Voilà un film important, bien joué, bien ficelé, bien dirigé, bien beaucoup d’autres choses. Mais ce n’est pas là l’essentiel.

Il y a d’abord la stratification sociale intolérable en France mais inévitable à condition qu’elle permette un tant soit peu de mobilité sociale. Or en France elle ne permet que l’impunité pour ceux qui sont en haut et la promotion pour ceux qui n’ont pas l’estomac trop fragile pour accepter de faire l’horrible, l’ignoble, le dégueulasse en silence pour ne pas desservir et aussi pour servir ceux qui sont en haut de l’échelle. Avant de monter il faut savoir tenir l’échelle pour les autres et ces autres n’oublieront jamais un jour de vous rappeler que venez de la plèbe. Ça c’est la France. Il ne reste plus qu’à faire élire des gens représentants ces ceusses qui ont réussi à monter un échelon ou deux et alors on taxera le haut de l’échelle à 75%, et on aura même quelqu’un qui est monté un peu grâce au tennis ou au foot qui dira qu’il est prêt à payer 100% s’il le faut.

C’est une question essentielle dans le film. Le jeune homme socialement « arrivé », c'est-à-dire qui a réussi à monter quelques échelons et à voir la fille du patron lui être promise, avec deux autres complices (c’est le bon mot ici) qui n’ont pas encore monté en grade, renverse quelqu’un de nuit Avenue de Laumière à Paris, s’arrête et vérifie qu’il est mal en point, puis prend la fuite sur injonction des deux complices. Les complices lui colleront au dos pour s’assurer qu’il ne parle pas. Ils finiront par informer le patron qui a découvert les magouilles de son futur gendre pour trouver de l’argent vite fait et en liquide. Les complices deviendront alors ses diables gardiens sur ordre du futur beau-père.

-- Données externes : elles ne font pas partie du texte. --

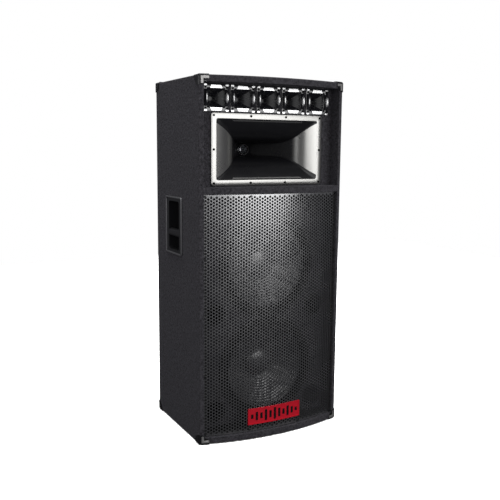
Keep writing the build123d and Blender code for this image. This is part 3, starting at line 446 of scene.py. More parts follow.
def make_piece(name, points, faces, material_names, body, face_materials=None, sharp=40.0):
    """A piece whose faces all turn outwards, riding on a body if it has one."""
    mesh = new_mesh(name, points, faces, material_names, face_materials)
    welded = bmesh.new()
    welded.from_mesh(mesh)
    bmesh.ops.remove_doubles(welded, verts=welded.verts, dist=WELD)
    bmesh.ops.recalc_face_normals(welded, faces=welded.faces)
    welded.to_mesh(mesh)
    welded.free()
    return new_object(mesh, body, sharp)


def grid_faces(rows, columns, wrap_rows, wrap_columns):
    """Four-sided faces over points laid out row by row."""
    faces = []
    for i in range(rows if wrap_rows else rows - 1):
        for j in range(columns if wrap_columns else columns - 1):
            i2, j2 = (i + 1) % rows, (j + 1) % columns
            faces.append((i * columns + j, i * columns + j2, i2 * columns + j2, i2 * columns + j))
    return faces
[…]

Mais ce pauvre Alain, dit Al, n’en finit pas d’avoir du remord et de vouloir réparer et se faire pardonner par l’épouse de sa victime qui finit par mourir. Il sera repéré dans ses travaux d’approche par la seule femme qui a tout vu, Juliette, mais de trop loin et elle n’a pas pu donner un signalement suffisant, la marque de la voiture ou le numéro, et la police ne semble pas très diligente, on va juste voir pourquoi. Juliette servira d’intermédiaire mais aussi de lien et mènera sans le vouloir vers le coupable. Elle est enceinte de trois mois avec le professeur de philosophie de sa fac dont le cours sur la mort comme seule entreprise personnelle que l’on ne peut vraiment réussir que par soi-même est d’un morbide à faire gerber. Quand on vous le dit qu’il ne faut pas se prêter à des jeux épidermiques et sous-cutanés avec un prof quand on est son étudiant !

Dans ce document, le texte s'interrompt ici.